Later that day, Department of Planning commissioner David Reifman filled out the details in a speech at the City Club, where he explained that either he or the mayor had been calling Curt Bailey, Related’s chief executive, on a daily basis for weeks, seeking updates on the deal.
Clearly, this project was at the top of the mayor’s to-do list.
One problem: Sirazi’s lien on the property. Essentially, because Auchi owes him money, he has to be repaid when the site’s developed.
And that’s where you come in, taxpayers.
There’s so much about this project we don’t know. We don’t know how much total TIF money they’ll get. We don’t know the terms of the acquisition deal between Auchi and Related Midwest. We don’t know how much it will cost to remediate this land. We could go on and on about what we don’t know.
But I predict this: My guess is that one way or another, Auchi will drag out this project for so long that Emanuel, desperate to get it done, will use your property tax dollars to pay that $17.4 Rezko owes Sirazi. So paying for Rezko’s chicanery will be added to the forever-growing list of dubious TIF expenditures made by our mayors over the years.

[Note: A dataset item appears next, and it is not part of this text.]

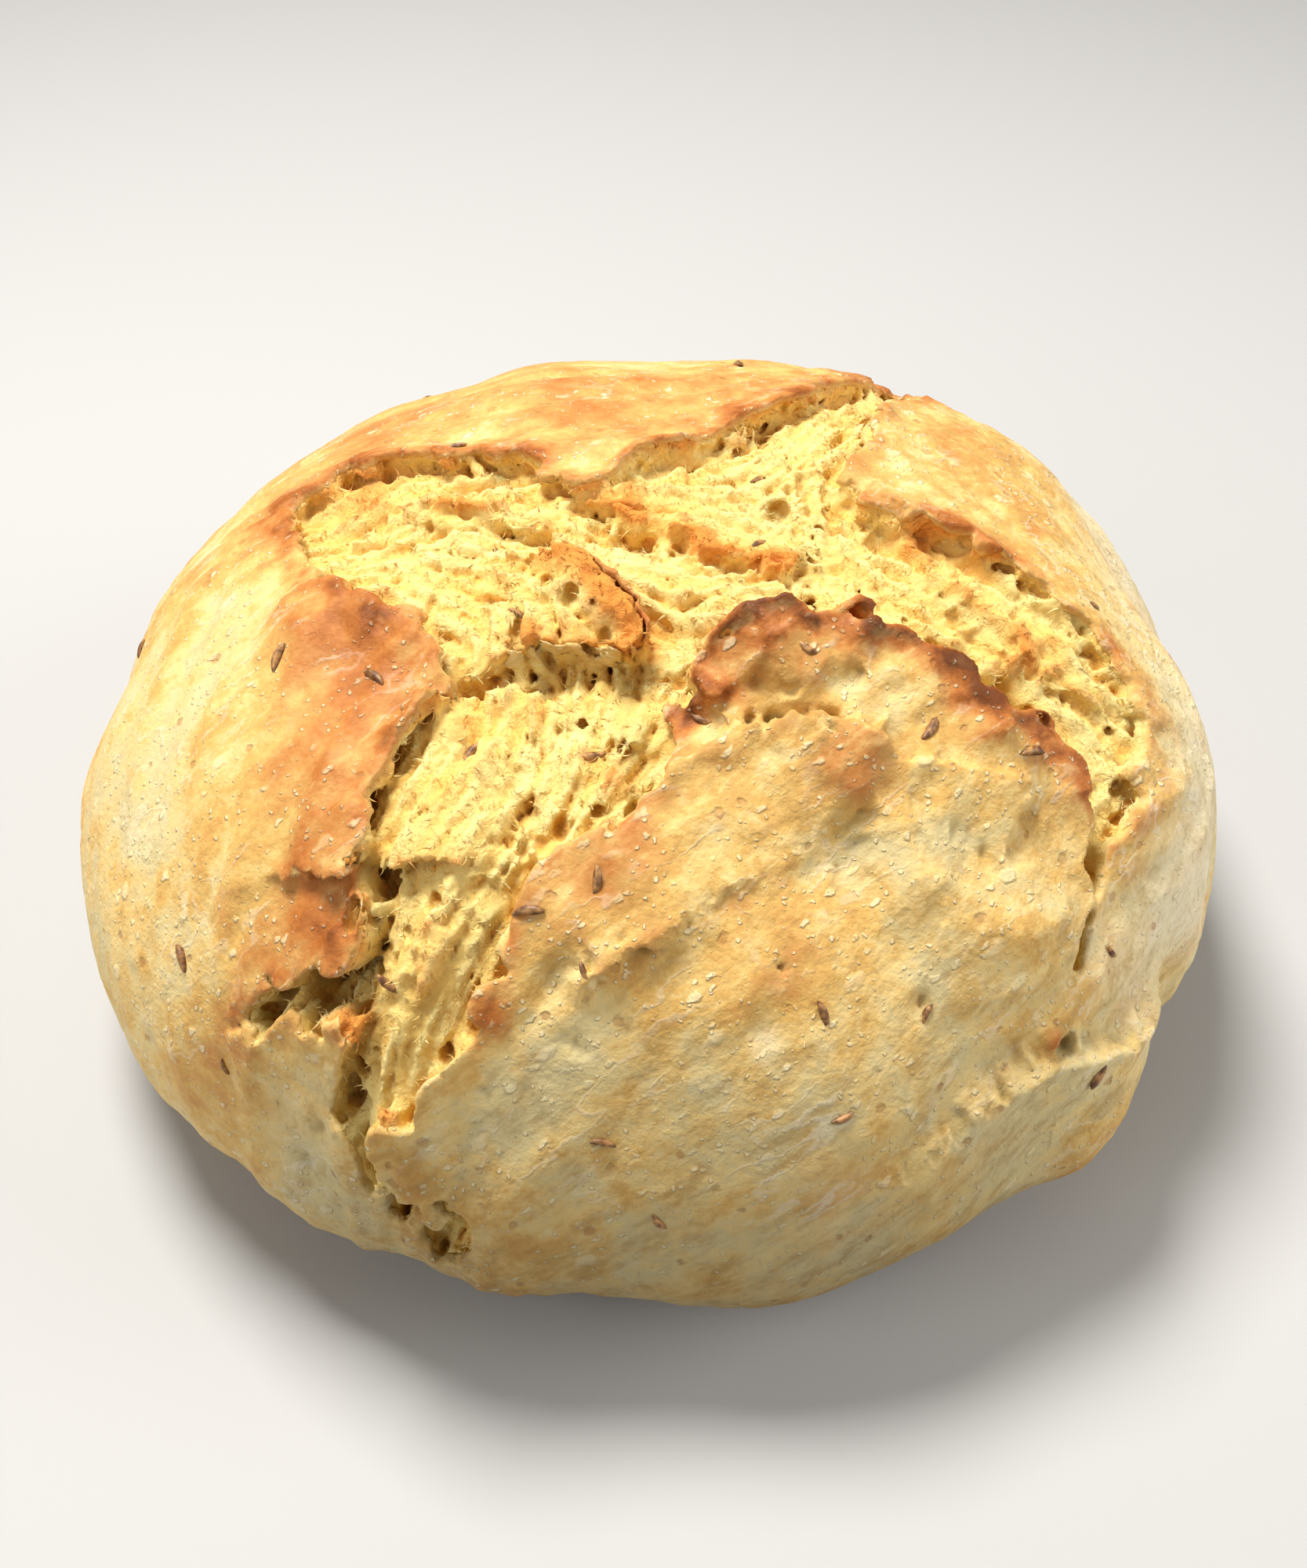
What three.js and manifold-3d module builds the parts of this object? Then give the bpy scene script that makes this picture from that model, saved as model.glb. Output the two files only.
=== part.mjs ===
// A round, hand-shaped loaf of white rye bread whose top tore open in the oven.
// Millimetres, +Z up. The loaf stands on z = 0 with the middle of its foot at the origin,
// and the tall smooth side of the crust faces -Y.
import * as THREE from "three";
import { mergeVertices } from "three/addons/utils/BufferGeometryUtils.js";
import Module from "manifold-3d";

const wasm = await Module();
wasm.setup();

// The plain loaf: a flattened ball, widest low down, with a flat foot.
const HALF_WIDTH = 95;
const WIDEST_AT = 26;
const RISE_ABOVE_WIDEST = 64;
const DROP_BELOW_WIDEST = 34;
const SHOULDER_POWER = 2.35;
const UNDERSIDE_POWER = 2.2;
const PLAN_WOBBLE = 0.012;

// Places on the loaf are measured over the crust from the crown: millimetres right and millimetres back.
const CRUST_PER_RADIAN = 80;

// The mesh: an icosphere whose points crowd towards the middle of the torn top and towards its edges.
const MESH_DETAIL = 21;
const TORN_MIDDLE = [-4, -34];
const TORN_CROWDING = 1.3;
const EDGE_CROWDING = 6;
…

Of course, there’s always the possibility the mayor will walk away from the deal.
After all, Auchi’s a controversial character in his own right, having been “convicted in what was France’s biggest postwar corruption scandal,” as an article in the Guardian put it.
Also, because of Daley’s 1997 TIF, developing the land won’t generate property tax dollars for our schools, parks, or police. Instead, the new property taxes created by the development will go to the River South TIF. (By law TIF districts are good for up to 24 years.)
Anyway, here’s my bet: Knowing how eager the mayor is to look like a guy who can get things done—especially in the aftermath of George Lucas taking his museum out of town—I say he’ll waste your tax dollars on this baby.
And you say—Oh, no, you’re wrong. Our mayor is a wise man who will only use our tax dollars for things we really need, like schools.